How can one reproduce the bug?
- Install the operator
helm install opensearch-operator opensearch-operator/opensearch-operator --version 2.6.0 -n test
- Create an OpenSearch cluster using
kubectl apply
. This is the cluster definition I used
apiVersion: opensearch.opster.io/v1
kind: OpenSearchCluster
metadata:
name: my-first-cluster
namespace: test
spec:
general:
serviceName: my-first-cluster
version: 2.11.1
dashboards:
enable: false
version: 2.11.1
replicas: 0
nodePools:
- component: nodes
replicas: 3
diskSize: "5Gi"
nodeSelector:
resources:
requests:
memory: "1Gi"
cpu: "500m"
limits:
memory: "1Gi"
cpu: "500m"
roles:
- "cluster_manager"
- "data"
- Apply the following ISM policy using
kubectl apply
apiVersion: opensearch.opster.io/v1
kind: OpenSearchISMPolicy
metadata:
name: sample-policy
namespace: test
spec:
opensearchCluster:
name: my-first-cluster
description: Sample policy
policyId: sample-policy
defaultState: hot
states:
- name: hot
actions:
- replicaCount:
numberOfReplicas: 4
transitions:
- stateName: warm
conditions:
minIndexAge: "10d"
- name: warm
actions:
- replicaCount:
numberOfReplicas: 2
transitions:
- stateName: delete
conditions:
minIndexAge: "30d"
- name: delete
actions:
- delete: {}
At this point, the operator pod would exit with an error
What is the expected behavior?
EXpected the ISM Policy to be added without an issue
What is your host/environment?
Kubernetes 1.25 OpenSearch 2.11.1 OpenSearch operator 2.6.0
Do you have any screenshots?
If applicable, add screenshots to help explain your problem.

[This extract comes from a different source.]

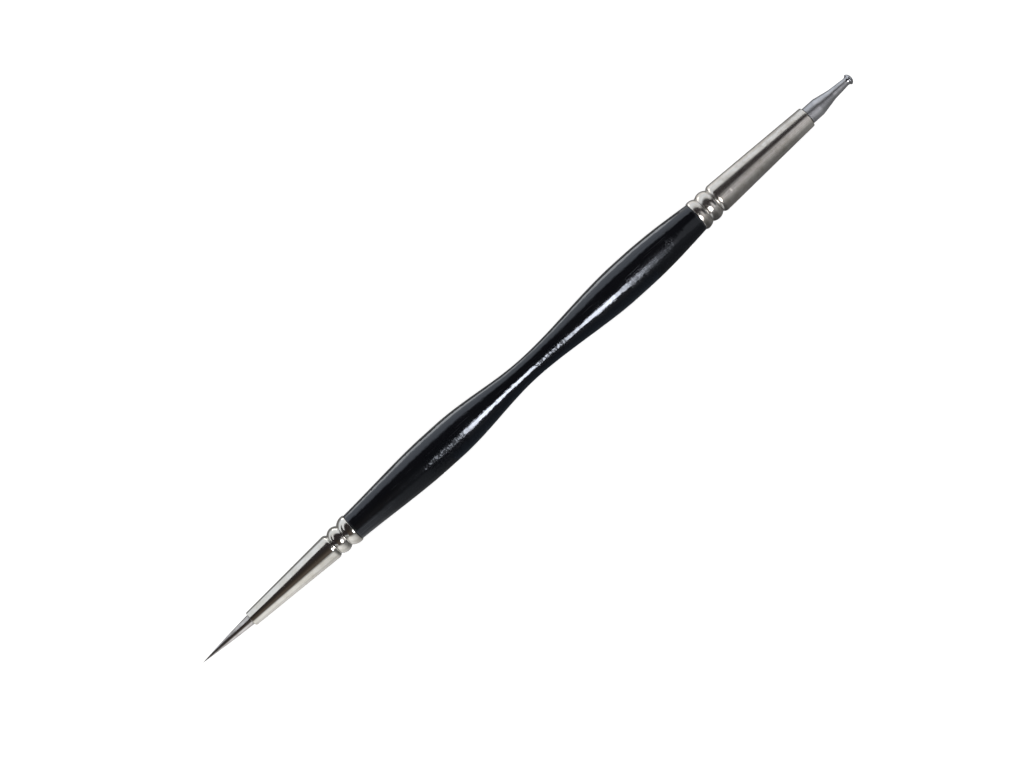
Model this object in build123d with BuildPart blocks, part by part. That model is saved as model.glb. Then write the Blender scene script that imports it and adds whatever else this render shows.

Do you have any additional context?
If I do step 2 above and wait for the OpenSearch cluster to complete getting created (i.e. the 3 nodes come to a running state and the cluster health is green) and then do step 3 (add ISM policy), the panic does not happen. But if I do step 3 immediately after step 2, then the operator panics and crashes several times and.
However, when using deployment pipelines, we cannot control the delay between resources
Hi @nilushancosta. Thanks for reporting this. This is clearly a bug and the operator should just wait if the cluster is not yet correctly reachable.